On the Appeal of Anarchism, a Response to Don Smith's "Are Anarchists in Occupy Aiding Grover Norquist?"
by Dave Fryett
The short answer, of course, is no. One might think that the title of Smith's confused article is preposterous enough to render rebuttal unnecessary, but the questions posed are familiar and important ones, and worthy of attention.
A large and ever-growing range of radical political orientation goes by the name of anarchism these days. It will thus be impossible to do justice in one article to each strain, my hope is to capture those elements which are common to all. But what follows is just one anarchist's view.
Like so many critics of anarchism, Smith doesn't really know his subject. He says he understands why Occupiers and anarchists reject working through the Democratic Party as it would be difficult to drive out the corporatists. This he regrets as, he insists, progressive Democrats and Occupiers are working for the same things: economic justice, women's rights, gay rights, environmental stewardship, a strong social safety net, an end to militarism, an end to the police state, and an end to corruption.
We do not seek merely the end of the police state, but the end of the state altogether. Another core principle for us is freedom; the ability to act, think, engage, disengage, build, withdraw, plan, organize, exchange, love, and dream freely. The state corrals such liberty, confines it within acceptable parameters. Anarchism does not wish to constrain the ingenuity of everyday people, but to liberate it, give it a free hand. Capitalism has wrought a society remorselessly divided into the few rich and the great many poor. It is the raison d'etre of the state to perpetuate this inequality. The state exists to suppress democracy as the great mass of people would never willingly accept the pitiless economic polarization under which we are compelled to live. In its entirety, the state is the enforcement apparatus of ruling class power. It cannot be reformed, it has to go, as does the power behind it. As John Holloway put it, we want "the end of power-over, and the unleashing of power-to." Here, too, we stand in opposition to the Democrats.
Moreover, the great majority of anarchists reject political parties. To paraphrase Ngo Van: The so-called workers' parties are embryonic forms of a new state. Once in power they form the nucleus of a new ruling class and induce nothing more than a new system of exploitation.*
Later in the article Smith suggests that the state has provided us with many benefits: seat belts...civil rights laws...pollution controls, Medicare, Social Security, laws, constitutionally guaranteed freedom of religion and press...public transportation, public schools, disaster relief, medical research...

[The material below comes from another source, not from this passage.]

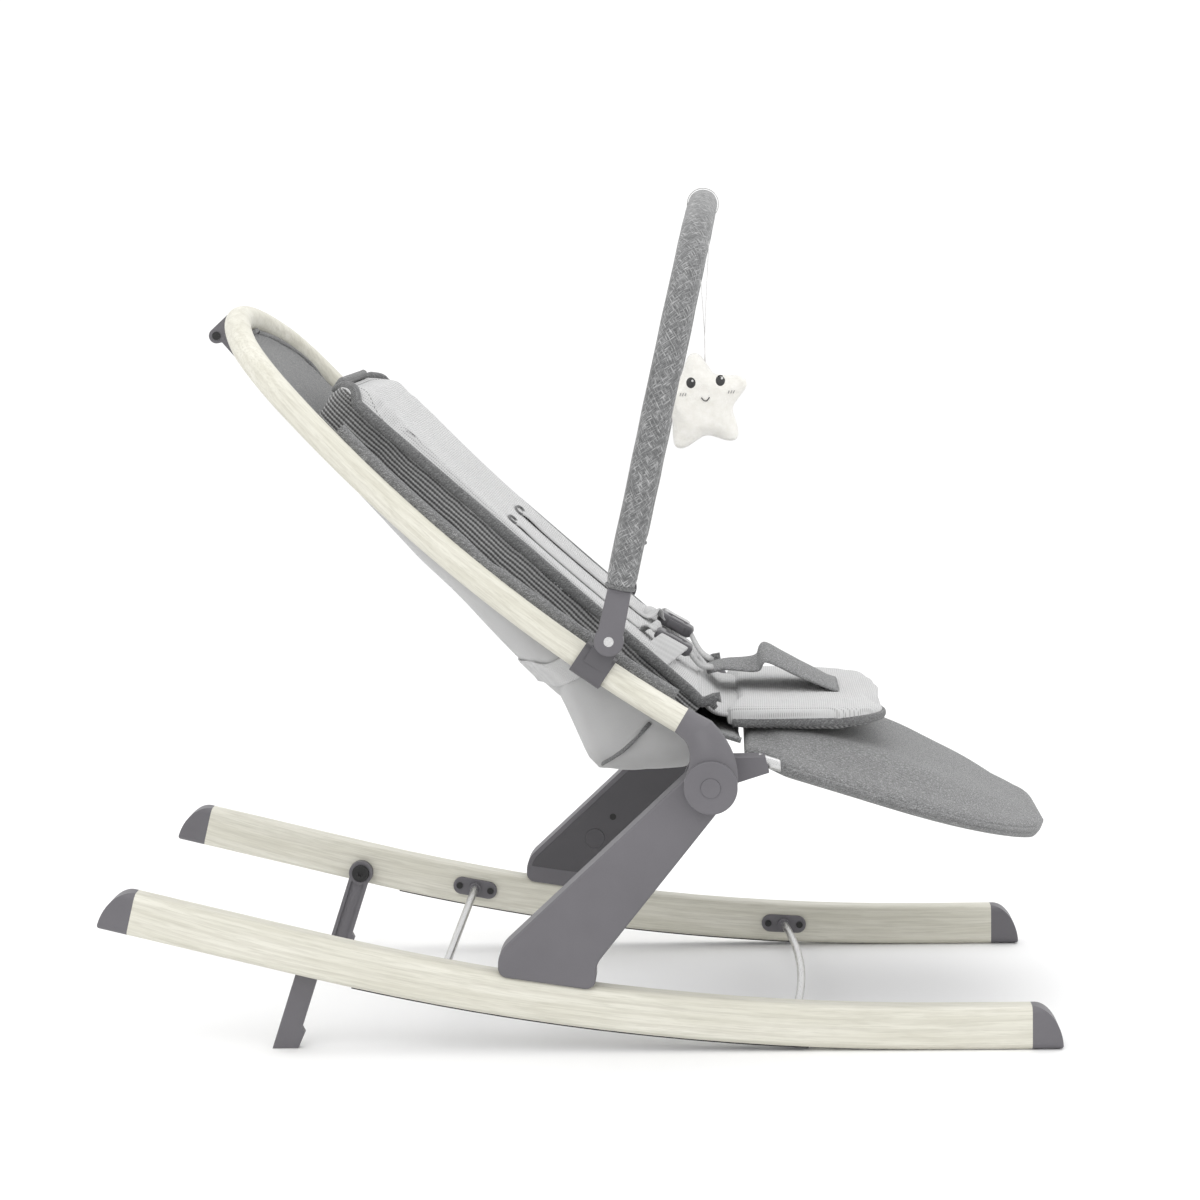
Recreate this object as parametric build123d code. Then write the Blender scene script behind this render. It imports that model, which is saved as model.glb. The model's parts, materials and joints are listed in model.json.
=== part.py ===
from build123d import *
import os
from math import asin, atan2, cos, degrees, radians, sin, sqrt, tan

# Baby bouncer seat on two rockers, in millimetres and degrees.
# +X points to the foot end, +Y to the occupant's left, +Z up.
# The origin is on the floor, in the middle of the object.

# ---- Clearances ----------------------------------------------------------
running_fit = 0.05        # radial gap of a turning shaft in its bore
slip_gap = 0.3            # gap between faces that move past each other
spigot_gap = 0.1          # gap around a plug or spigot in a tube
fabric_gap = 1.0          # gap between a soft piece and its neighbours

# ---- Rockers -------------------------------------------------------------
rocker_spacing = 380.0    # centre to centre
rocker_width = 24.0
rocker_height = 35.5
rocker_corner = 6.0
rocker_wall = 2.0
rocker_front = 365.0      # X of the front end of the tube
rocker_flat_start = 298.0  # X where the flat front foot turns into the curve
rocker_bend_radius = 2140.0
rocker_rear_slope = 14.0  # slope of the straight rear part
rocker_rear_length = 151.8
cap_length = 25.0
cap_toe_radius = 3.0
cap_plug_length = 16.0
strip_front = 185.0       # X of the ends of the anti-slip strip
strip_rear = -185.0
strip_width = 13.0
strip_thickness = 1.0

# ---- Cross rods ----------------------------------------------------------
rod_diameter = 7.0
rear_rod_x = -117.0
front_rod_x = 172.0
front_rod_bow = 11.0
plate_length = 41.0
plate_height = 16.0
plate_thickness = 3.0
plate_boss_radius = 5.5
plate_boss_length = 4.0
plate_screw_spacing = 29.0
small_screw_radius = 1.5
small_head_radius = 3.0
small_head_height = 1.4
plate_screw_grip = 6.0    # shank length below the head
plate_edge = 0.6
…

Firstly, we attained these benefits over the obstreperous and often violent objection of state and capital. It is not as though the they wanted us to have them. They were bestowed upon us under duress. Secondly, these things come to us from government because it has a monopoly on power and thus controls them. We get them with the blessing of the state or we don't get them at all. We have constitutional rights, but the only real threat to these is the state, the same state which ever so condescendingly grants them to us. We would not need the guarantee if not for the existence of the government as it is the only thing which can (and frequently does) deprive us of these rights.
Transportation, schools and the other services listed above are the result of the labor of countless workers, and it is they and not the state who are responsible for their existence. The state isn't providing these services, but rather is establishing its hegemony over them. The state rules, workers comply or endure some of the state's other public services, like police batons, pepper spray, cavity searches, detention, incarceration etc.
Smith, betraying an astonishing ignorance of his topic, contends "Corporations aren't going away, because it is efficient for people to organize themselves into groups, both economically and politically. Typically, such groups are hierarchical, and members of the group cooperate to reach shared goals. For corporations, of course, the goal is to earn money; employees benefit when their company prospers. "
Here again we see a propensity for circular thought. No Leftists deny the efficiency of group labor, we anarchists insist it be democratic. Under capitalism, one faction privately owns the factory and the other, the workers, hats in hand, beg for the opportunity to sell their labor for a fixed hourly rate. The former sell the product of the workers' labor for more than it cost to produce. They become rich, while the workers will lead not much more than a subsistence existence and pass their last years in want.
Employees do not benefit when the company prospers, capitalists do. What is good for workers--pay raises, shorter hours or better conditions-- is bad for the capitalists as it results in increased costs. This is the class struggle, the irremediable contradiction at the heart of capitalism. It's a zero-sum game.
Another core principle of anarchism is self-management. What we want is that the means by which society produces those things we need and desire--factories, schools etc.--be publicly owned and run by the workers. And, most importantly, that production be tailored to consumption, and that the profit-motive and all its extractive abuses be brought to an end. It means the end of one person depending upon another for his livelihood.
We anarchists have no objection to economic organization, as Smith put it. As to hierarchy: It should be up to the workers to organize themselves as they see fit. To cede some authority to a party responsible for a particular task should be their prerogative, and is acceptable to most anarchist so long as it is acceptable to those affected, freely given, revocable at any time, and for the benefit of the whole and not the recipient.